2. Brian Cox (Manhunter 1986)

An odd name on this list in view of his successful Hollywood career. But for many cult movie buffs, there is only one role the Scottish actor will be remembered for – the original Dr Hannibal Lector. Even though Anthony Hopkins made the role his own in Silence of the Lambs (1990), there is now a long standing debate about who is the better Lector, and many agree Cox is far superior on a number of levels. The role is smaller, less showy and pretty much low key but Cox’s underplayed performance works because he comes across as a real human being, a factor made more obvious by Hopkins’ increasingly overt and over-the-top style that eventually topples into ham acting.

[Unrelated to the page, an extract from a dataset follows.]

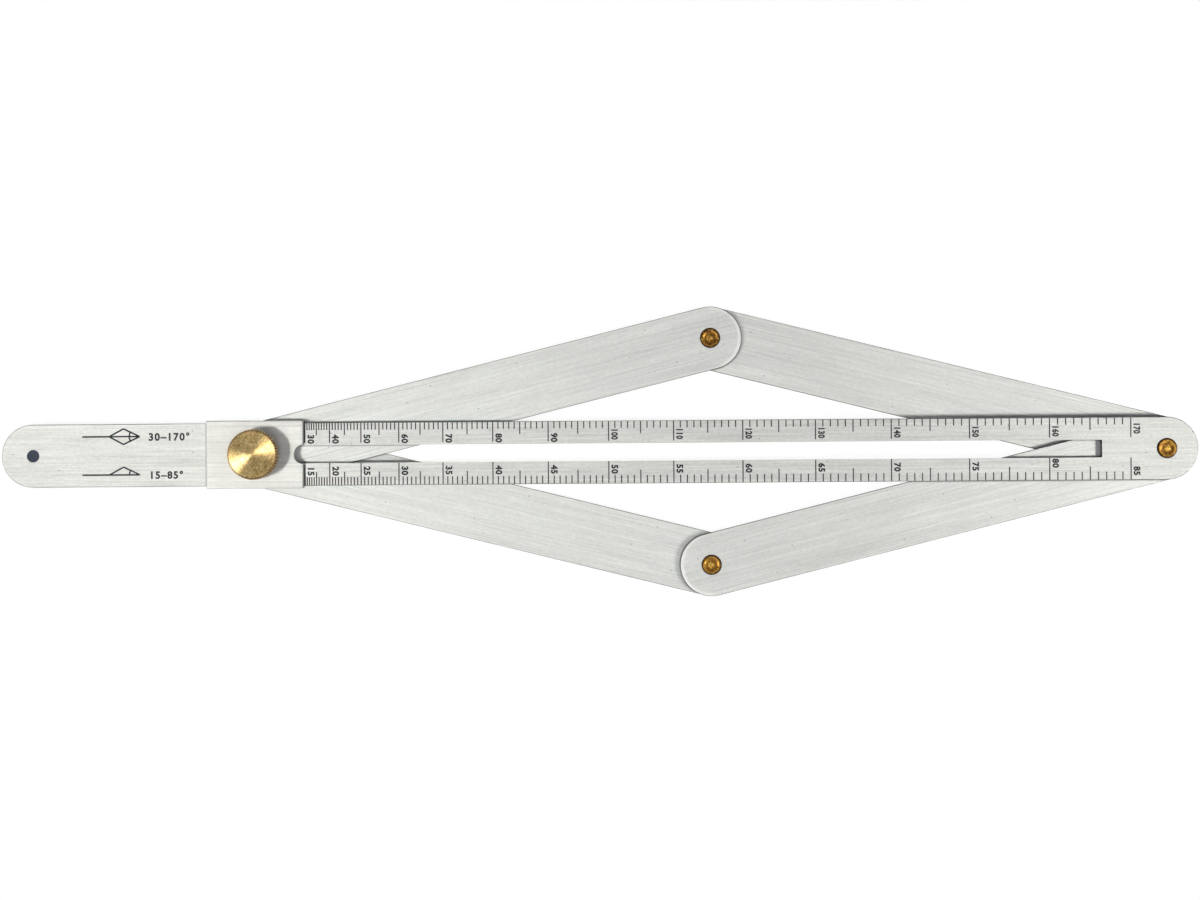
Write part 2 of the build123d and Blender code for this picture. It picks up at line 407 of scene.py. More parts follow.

Baring in mind Lector was once a respected psychiatrist; if you see Cox’s Hannibal walking down the street, you will probably walk over to him for a chat. If its Hopkins’ Lector doing his “hellooo Clarice!” routine, you’d run a mile! Always an intelligent presence, the malevolent streak is never far away and in his few scenes, Cox creates a true epitome of evil.
1. Ray Park (Star Wars Episode One: The Phantom Menace 1999)

The first trilogy had the iconic Darth Vader, and that is a hard act to follow. Although The Phantom Menace falls short of the original films, it did introduce a new bad guy in the shape of Darth Maul, played by Scottish martial arts expert and stunt co-ordinator Ray Park, in what was to be his film debut. It wasn’t a great part (his few words of dialogue were dubbed by actor Peter Serafinowicz), and Park has little to do until the film’s climax, but it was enough to make Darth Maul the movie’s mascot. With his red, demonic, devil like face appearing on every poster, billboard and advertisement going (the action figures were like gold dust when the film was released), it was enough to give Park overnight cult status, and a fair bit of work in Hollywood. Not bad going mate!